* start ENTRIES *

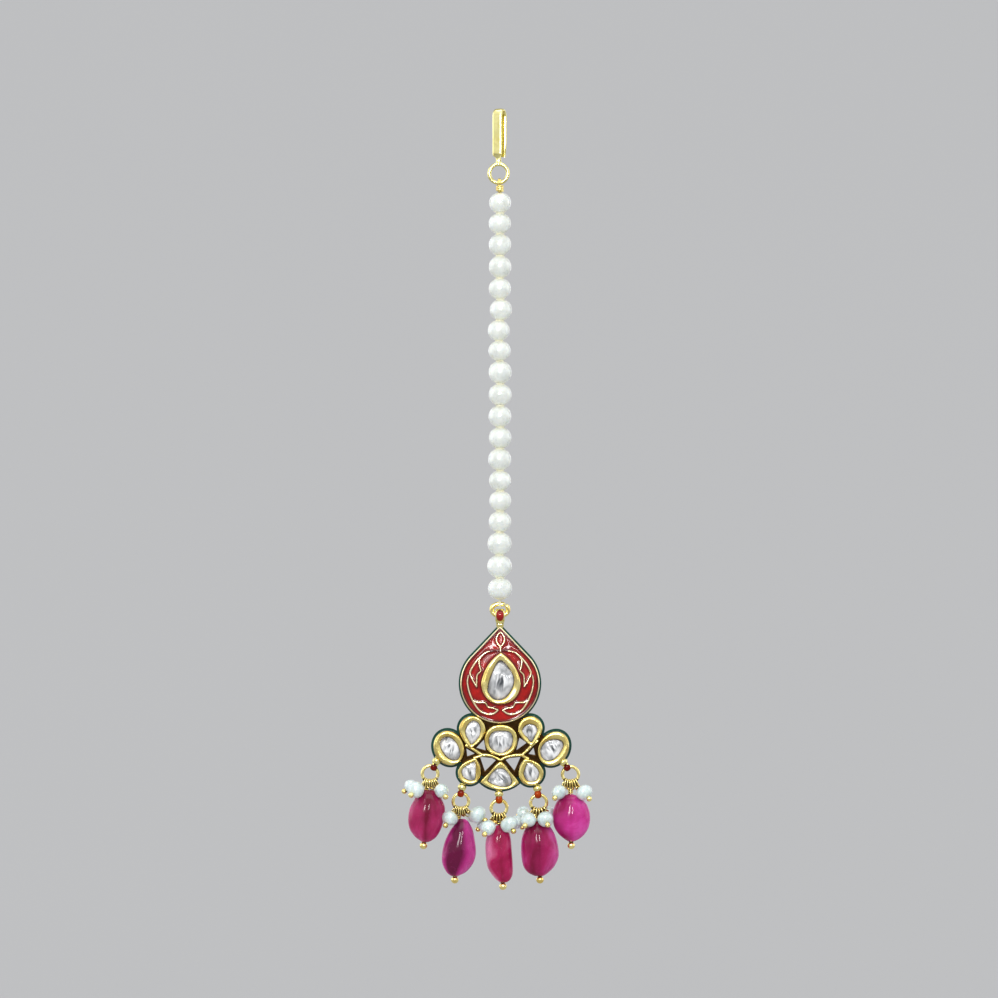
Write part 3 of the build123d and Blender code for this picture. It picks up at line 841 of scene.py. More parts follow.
def islands(node: str) -> list[Array]:
    """Finds the separate solids of a node.

    Args:
        node: the node's name.

    Returns:
        The points of each solid in millimetres, in an order that stays the same.
    """
    work = bmesh.new()
    work.from_mesh(frame["nodes"][node].data)
    bmesh.ops.remove_doubles(work, verts=work.verts[:], dist=1e-7)
    left = set(work.verts)
    found = []
    while left:
        stack = [left.pop()]
        group = []
        while stack:
            vertex = stack.pop()
            group.append(tuple(vertex.co))
            for edge in vertex.link_edges:
                other = edge.other_vert(vertex)
                if other in left:
                    left.remove(other)
                    stack.append(other)
        found.append(np.array(group) / MM)
    work.free()
    return sorted(found, key=lambda p: tuple(np.round(p.mean(axis=0), 3)))


SWING = pivot("strand_swing")
HANG = pivot("pendant_swing")
APEX_DROP = 2.1
APEX = HANG[2] - APEX_DROP
X_WAY = np.array([1.0, 0.0, 0.0])
Y_WAY = np.array([0.0, 1.0, 0.0])
Z_WAY = np.array([0.0, 0.0, 1.0])


def below_apex(places: Sequence[Point] | Array) -> Array:
    """Turns (x, depth below the apex) places into (x, z) points."""
    return np.asarray(places) * (1.0, -1.0) + (0.0, APEX)


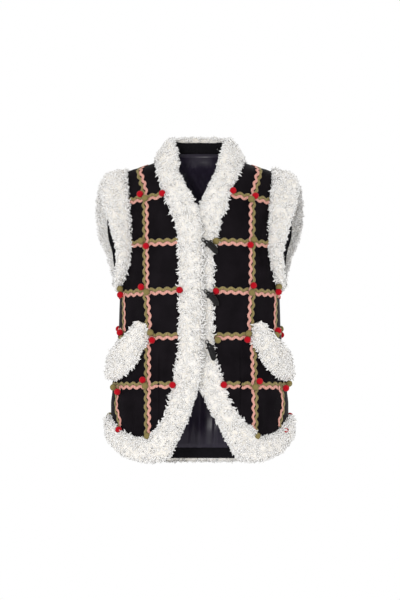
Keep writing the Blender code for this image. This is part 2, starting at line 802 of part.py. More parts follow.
def pompom_places(side):
    """Turns and levels of a panel's pompoms, on the crossings and ends of its tapes."""
    behind = side == "back"
    signs = SIGNS[side]
    main, upper, lower = (profile(rows, "x") for rows in (UPRIGHT[side], SIDE_UPRIGHT, SIDE_UPRIGHT_LOW))
    spots = []
    for row in ROWS:
        level, drop = row["level"], row["side_drop"]
        for sign in signs:
            x = main(level)
            here = row_level_at(x, level, drop)
            by_pocket = row is POCKET_ROW and not behind
            upper_out = -POCKET_PAIR_IN if by_pocket else PAIR_OUT
            lower_out = -POCKET_PAIR_IN if by_pocket else -PAIR_OUT
            spots.append((sign * (x + upper_out), here + PAIR_UP))
            spots.append((sign * (x + lower_out), here - PAIR_UP))
        if behind:
            spots.append((-PAIR_OUT, level + PAIR_UP))
            spots.append((PAIR_OUT, level - PAIR_UP))
        else:
            x = FRONT_SEAM[side](level) + signs[0] * END_FROM_SEAM
            spots.append((x, row_level_at(x, level, drop)))
    for sign in signs:
        third, fifth = (ROWS[k]["level"] - ROWS[k]["side_drop"] for k in (2, 4))
        spots.append((sign * upper(third), third - THIRD_END_DROP))
        spots.append((sign * upper(SIDE_ROW_LEVEL), SIDE_ROW_LEVEL + SIDE_POMPOM_UP))
        spots.append((sign * lower(fifth), fifth - FIFTH_END_DROP))
        for rows, x_at in ((UPRIGHT[side], main), (SIDE_UPRIGHT_LOW, lower)):
            level = rows[-1]["level"] + HEM_POMPOM_RISE
            spots.append((sign * x_at(level), level))
    return [(turn_at_x(x, level, behind), level) for x, level in spots]


def tape_paths(side):
    """Every tape of a panel, with how far it is lifted: the rows, then the uprights over them."""
    behind = side == "back"
    paths = []
    for row in ROWS:
        if row is POCKET_ROW and not behind:
            paths.append((front_row_by_pocket(side), 0.0))
            paths.append((side_row_path(side), 0.0))
        else:
            paths.append((row_path(side, row["level"], row["side_drop"]), 0.0))
    side_rows = SIDE_UPRIGHT if behind else SIDE_UPRIGHT_FRONT
    for sign in SIGNS[side]:
        for rows in (UPRIGHT[side], side_rows, SIDE_UPRIGHT_LOW):
            paths.append((upright_path(side, rows, sign), CROSS_LIFT))
    if behind:
        paths.append((upright_path(side, UPRIGHT_MIDDLE), CROSS_LIFT))
    return paths


def make_rickrack():
    for side in ("left", "right", "back"):
        shapes = []
        for path, lift in tape_paths(side):
            shape = bmesh.new()
            tape(shape, path, lift, side != "back")
            shapes.append(shape)
        for turn, level in pompom_places(side):
            shape = bmesh.new()
            pompom(shape, turn, level)
            shapes.append(shape)
        fused("rickrack_back" if side == "back" else "rickrack_front_" + side, shapes, "rickrack")


def front_row_by_pocket(side):
    """The fourth row, which runs from the front edge to the upright tape and stops at the pocket."""
    level, (sign,) = POCKET_ROW["level"], SIGNS[side]
    first = FRONT_SEAM[side](level) + sign * ROW_MARGIN / 2
    places = [first + (sign * POCKET_ROW_END - first) * j / (ROW_STEPS / 2)
              for j in range(ROW_STEPS // 2 + 1)]
    return [(turn_at_x(x, level), level) for x in places]


def side_row_path(side):
    """The short end of the fourth row between the side seam and the pocket."""
    first, last = SIDE_ROW_TURNS
    turns = [radians(first + (last - first) * j / (ROW_STEPS / 3)) for j in range(ROW_STEPS // 3 + 1)]
    return [(pi - turn if side == "left" else turn, SIDE_ROW_LEVEL) for turn in turns]


# Toggles and their loops.

def toggle_frame(x, level, slope, out, dip):
    """Middle, long axis, cross axis and outward direction of a toggle."""
    turn = turn_at_x(x, level)
    normal = outward(turn, level)
    right = Vector((0, 0, 1)).cross(normal).normalized()
    lean = radians(slope)
    flat = right * cos(lean) - normal.cross(right) * sin(lean)
    axis = flat * cos(radians(dip)) - normal * sin(radians(dip))
    cross = flat.cross(normal)
    return on_body(turn, level, out), axis, cross, cross.cross(axis)


def round_ring(centre, one, other, radius, sides):
    """Points of a circle or ellipse about centre."""
    angles = [2 * pi * k / sides for k in range(sides)]
    return [centre + (one * cos(angle) + other * sin(angle)) * radius for angle in angles]


def make_toggles():
    for number, row in enumerate(TOGGLES, 1):
        middle, axis, cross, normal = toggle_frame(*row.values())
        rings = []
        for along, share in TOGGLE_SHAPE:
            bow = TOGGLE_BOW * (sin(pi * along) - 1)
            centre = middle + axis * (along - 0.5) * TOGGLE_LENGTH + normal * bow
            rings.append(round_ring(centre, cross * TOGGLE_WIDE, normal * TOGGLE_FLAT,
                                    TOGGLE_RADIUS * share, TOGGLE_SIDES))
        loft(f"toggle_{number}", rings, "toggle")
        place = middle - axis * TOGGLE_LENGTH * LOOP_PLACE
        make_loop(f"toggle_loop_{number}", place, axis, cross * LOOP_WIDE, normal * LOOP_FLAT)


def make_loop(name, place, axis, cross, normal):
    """A cord noose round the toggle's upper third."""
    around = TOGGLE_RADIUS + CORD_RADIUS + LOOP_CLEAR
    rings = []
    for centre in round_ring(place, cross, normal, around, LOOP_STEPS):
        rings.append(round_ring(centre, (centre - place).normalized(), axis, CORD_RADIUS, CORD_SIDES))
    loft(name, rings, "cord", closed=True)


def main():
    for old in list(bpy.data.objects):
        bpy.data.objects.remove(old)
    make_shell()
    make_lining()
    make_facings()
    back_strips()
    for side in ("left", "right"):
        front_strip(side)
        make_armhole_trim(side)
        make_pocket(side)
    make_rickrack()
    make_toggles()


main()
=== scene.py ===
import bmesh
import bpy
import numpy as np
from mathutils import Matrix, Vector, noise


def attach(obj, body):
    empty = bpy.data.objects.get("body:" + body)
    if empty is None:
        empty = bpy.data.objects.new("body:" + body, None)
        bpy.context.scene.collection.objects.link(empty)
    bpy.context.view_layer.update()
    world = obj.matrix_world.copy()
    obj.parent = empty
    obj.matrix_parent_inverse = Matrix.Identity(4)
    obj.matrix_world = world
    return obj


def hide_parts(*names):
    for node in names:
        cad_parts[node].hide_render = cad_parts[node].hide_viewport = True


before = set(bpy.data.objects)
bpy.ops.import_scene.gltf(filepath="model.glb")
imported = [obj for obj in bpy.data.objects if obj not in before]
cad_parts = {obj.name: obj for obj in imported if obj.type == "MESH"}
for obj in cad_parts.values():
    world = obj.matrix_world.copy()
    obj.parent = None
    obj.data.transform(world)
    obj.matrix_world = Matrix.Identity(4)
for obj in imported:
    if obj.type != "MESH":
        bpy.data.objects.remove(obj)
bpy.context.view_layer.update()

scene = bpy.context.scene
mm = 0.001


def table(columns, *rows):  # rows of numbers under named columns
    names = columns.split()
    return [dict(zip(names, row)) for row in rows]


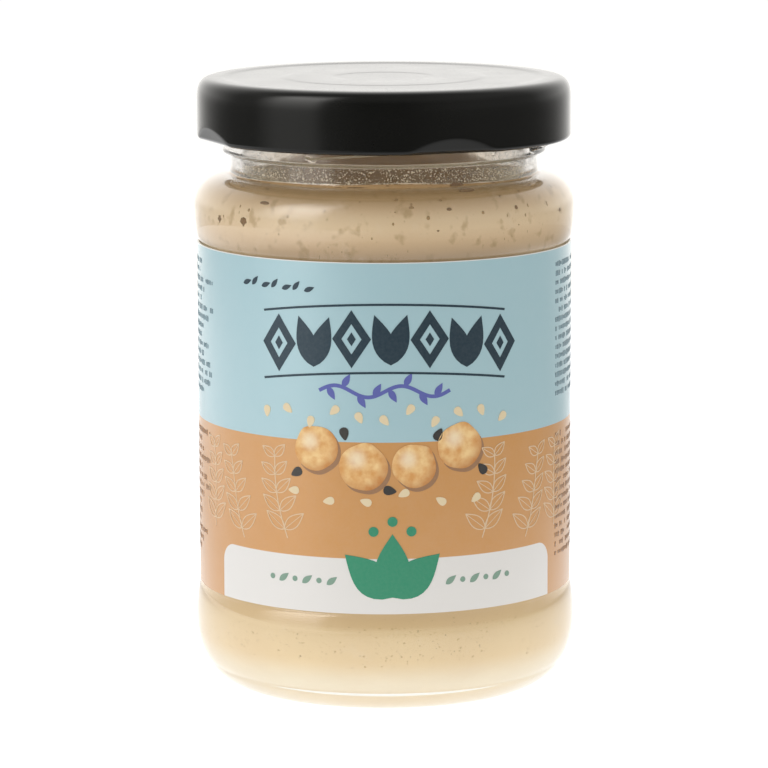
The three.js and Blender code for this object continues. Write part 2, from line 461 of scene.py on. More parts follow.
def colour(red, green, blue):
    """A linear colour from the eight-bit values of a screen colour."""
    return tuple(linear(value / 255) for value in (red, green, blue)) + (1.0,)


def linear(value):
    return value / 12.92 if value <= 0.04045 else ((value + 0.055) / 1.055) ** 2.4


def clear(finish, glass, tint=(0.96, 0.98, 0.97, 1.0)):
    """Glass that lets light through to what is inside it."""
    through = finish.node("BsdfTransparent", {"Color": tint})
    soft = finish.node("LightPath", out="Is Diffuse Ray")
    softly = finish.node("MixShader", {0: soft, 1: glass, 2: through})
    shadow = finish.node("LightPath", out="Is Shadow Ray")
    return finish.node("MixShader", {0: shadow, 1: softly, 2: through})


def mirror_rays(finish):
    """1 for rays that a surface reflects sharply.

    Rays that pass through glass count as glossy too, so they come off.
    """
    glossy = finish.node("LightPath", out="Is Glossy Ray")
    return glossy * (1 - finish.node("LightPath", out="Is Transmission Ray"))


def glass_finish():
    finish = Finish("clear glass")
    waves = finish.bump(finish.noise(9.0, detail=2.0), 0.02)
    film = finish.band(finish.noise(14.0, detail=4.0, seed=2.0), 0.4, 0.8)
    bore = finish.band(finish.radius(), (MOUTH_R + 1.2) * MM, (MOUTH_R + 0.6) * MM)
    above = finish.band(finish.height(), 84.0 * MM, 85.2 * MM)
    fog = bore * above
    # Painted shade: the neck's glass above the dip is tinted brown, darkest in the middle, where the headspace
    # behind it lies in shade, and paler cream at its sides.
    shaded_middle = finish.band(finish.split(finish.place())[0].size(), 21 * MM, 13 * MM)
    neck = finish.mix(shaded_middle, (0.985, 0.96, 0.93, 1.0), (0.90, 0.83, 0.74, 1.0))
    tint = finish.mix(above, (0.975, 0.99, 0.98, 1.0), neck)
    glass = finish.surface(
        {
            "Base Color": tint,
            "Roughness": film * 0.02 + fog * FOG,
            "IOR": 1.52,
            "Transmission Weight": 1.0,
            "Coat Weight": 0.6,
            "Coat Roughness": 0.3,
            "Normal": waves,
        }
    )
    return finish.output(clear(finish, glass))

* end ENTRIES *

Repeat, word for word, only the lines from the line holding "back_strips()" through the line holding "before = set(bpy.data.objects)", with both of those lines included.

    back_strips()
    for side in ("left", "right"):
        front_strip(side)
        make_armhole_trim(side)
        make_pocket(side)
    make_rickrack()
    make_toggles()


main()
=== scene.py ===
import bmesh
import bpy
import numpy as np
from mathutils import Matrix, Vector, noise


def attach(obj, body):
    empty = bpy.data.objects.get("body:" + body)
    if empty is None:
        empty = bpy.data.objects.new("body:" + body, None)
        bpy.context.scene.collection.objects.link(empty)
    bpy.context.view_layer.update()
    world = obj.matrix_world.copy()
    obj.parent = empty
    obj.matrix_parent_inverse = Matrix.Identity(4)
    obj.matrix_world = world
    return obj


def hide_parts(*names):
    for node in names:
        cad_parts[node].hide_render = cad_parts[node].hide_viewport = True


before = set(bpy.data.objects)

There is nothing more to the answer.